KSP menyatakan kagum terhadap potensi yang dimiliki oleh BUMN yang khusus membuat kereta api ini, lebih-lebih karena PT Inka memberdayakan industri-industri kecil di Madiun dan seputarnya menjadi pemasok mereka.
PT Inka dengan kapasitas sekarang ini mampi memproduksi gerbong barang sebanyak 300 unit/tahun, kereta penumpang 120 unit/tahun, kereta jenis KRL (Kereta Rel Listrik) sebanyak 40 unit/tahun, lokomotif 15 unit/tahun dan bogie sebanyak 300 carset/tahun. Perusahaan pelat merah itu diam-diam mampu melakukan kespor produk mereka ke beberapa negara, antara lain sejumlah gerbong barang ke Thailand, Malaysia, Singapura dan Australia. Tahun ini mereka sedang menyelesaikan kontrak pembuatan kereta-kereta penumpang pesanan dari Bangladesh.
Menurut Dirut PT Inka, sejak beberapa tahun terakhir PT Inka telah melakukan kemitraan dengan sejumlah industri di dalam negeri. Dengan PT Krakatau Steel dilakukan untuk mendatangkan materi utama seperti baja. Dengan PT LEN di Bandung mereka bekerjasama dalam pembuatan sistem signal. Kerjasama dengan Pt Pindad dilakukan dalam pembuatan brake system (sistem pengereman) dan fastening (penguat) rel. Sementara itu dengan PT Barata Indonesia dilakukan kerjasama pembuatan coupler, bogie, casting dan axle box.

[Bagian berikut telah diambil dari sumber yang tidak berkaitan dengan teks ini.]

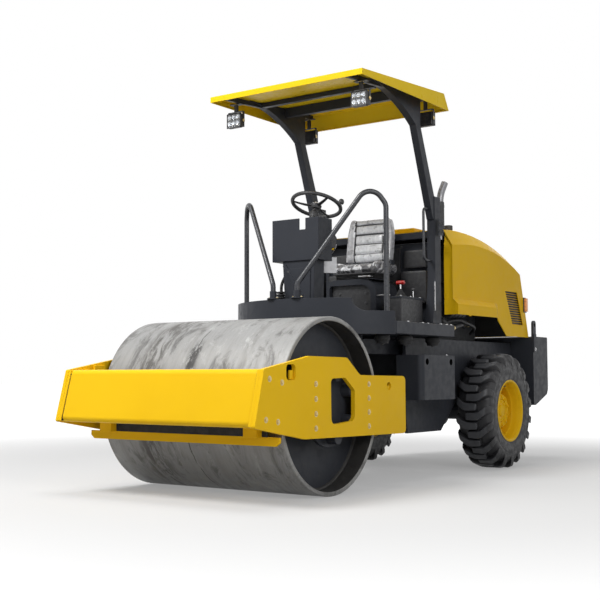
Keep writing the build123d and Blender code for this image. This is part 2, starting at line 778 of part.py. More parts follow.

Dalam kunjungan KSP tersebut pihak Direksi PT Inka memaparkan rencana mereka ke depan, antara lain untuk membeli bidang anah ang lebih luas di dekat pelabuhan Tanjung Perak, Surabaya. Alasan untuk membuat panrik baru di Surabaya ini karena kompleks pabrik di Madiun sudah tidak bisa dikembangkan lagi karena keterbatasan lahan, sementara karena jaraknya cukup jauh dari pelabuhan ekspor, mereka mengalami kesulitan untuk membawa produk mereka melalui jalur data. Atas alasan ini KSP bernaji akan membawa masalah tersebut ke pemerintah pusat di Jakarta.
Kunjungan Kerja ke Pelindo Surabaya
Kepala Staf Kepresidenan Luhut Binsar Pandjaitan mengunjungi sejumlah fasilitas milik PT Pelindo III, di antaranya Terminal Teluk Lamong dan Gapura Surya Nusantara di Surabaya, serta Java Integrated Industrial and Port Estate (JIIPE) di Gresika pada 3 Juli 2015.
Luhut memuji proyek-proyek modern yang dimiliki Pelindo III. Menurut mantan Menteri Perindustrian dan Perdagangan ini, Pelindo III sudah berpikir dan memetakan arah pembangunan hingga jauh ke masa depan.
Misalnya, Terminal Teluk Lamong yang menjawab harapan pemerintah akan pelabuhan yang efisien. Terminal ini merupakan pelabuhan logistik terbaru dengan fasilitas yang paling modern berupa mesin bongkar muat semi otomatis dan berbagai teknologi ramah lingkungan.
“Ini luar biasa. Ini bisa memotong cost hingga 40 persen. Dan lebih kagum lagi, semua orang Indonesia,” ujar Luhut.
Luhut menambahkan, jika semua pelabuhan di Indonesia melakukan hal yang sama, maka target pemerintah memotong 50 persen biaya logistik dalam lima tahun bisa terjadi. Pelabuhan modern seperti Terminal Teluk Lamong, bisa mengurangi biaya transportasi logistik dari 14,1 persen saat ini, menjadi tinggal 7 persen dalam lima tahun pada 2019.
“Artinya kita bisa hemat Rp 20-25 miliar dolar (AS) per tahun. Dan kita tidak jauh dengan Jepang yang hanya 4,9 persen. Pertumbuhan ekonomi di atas 7 persen bukan hal yang susah. Tapi harus diikuti pertumbuhan industri,” jelasnya.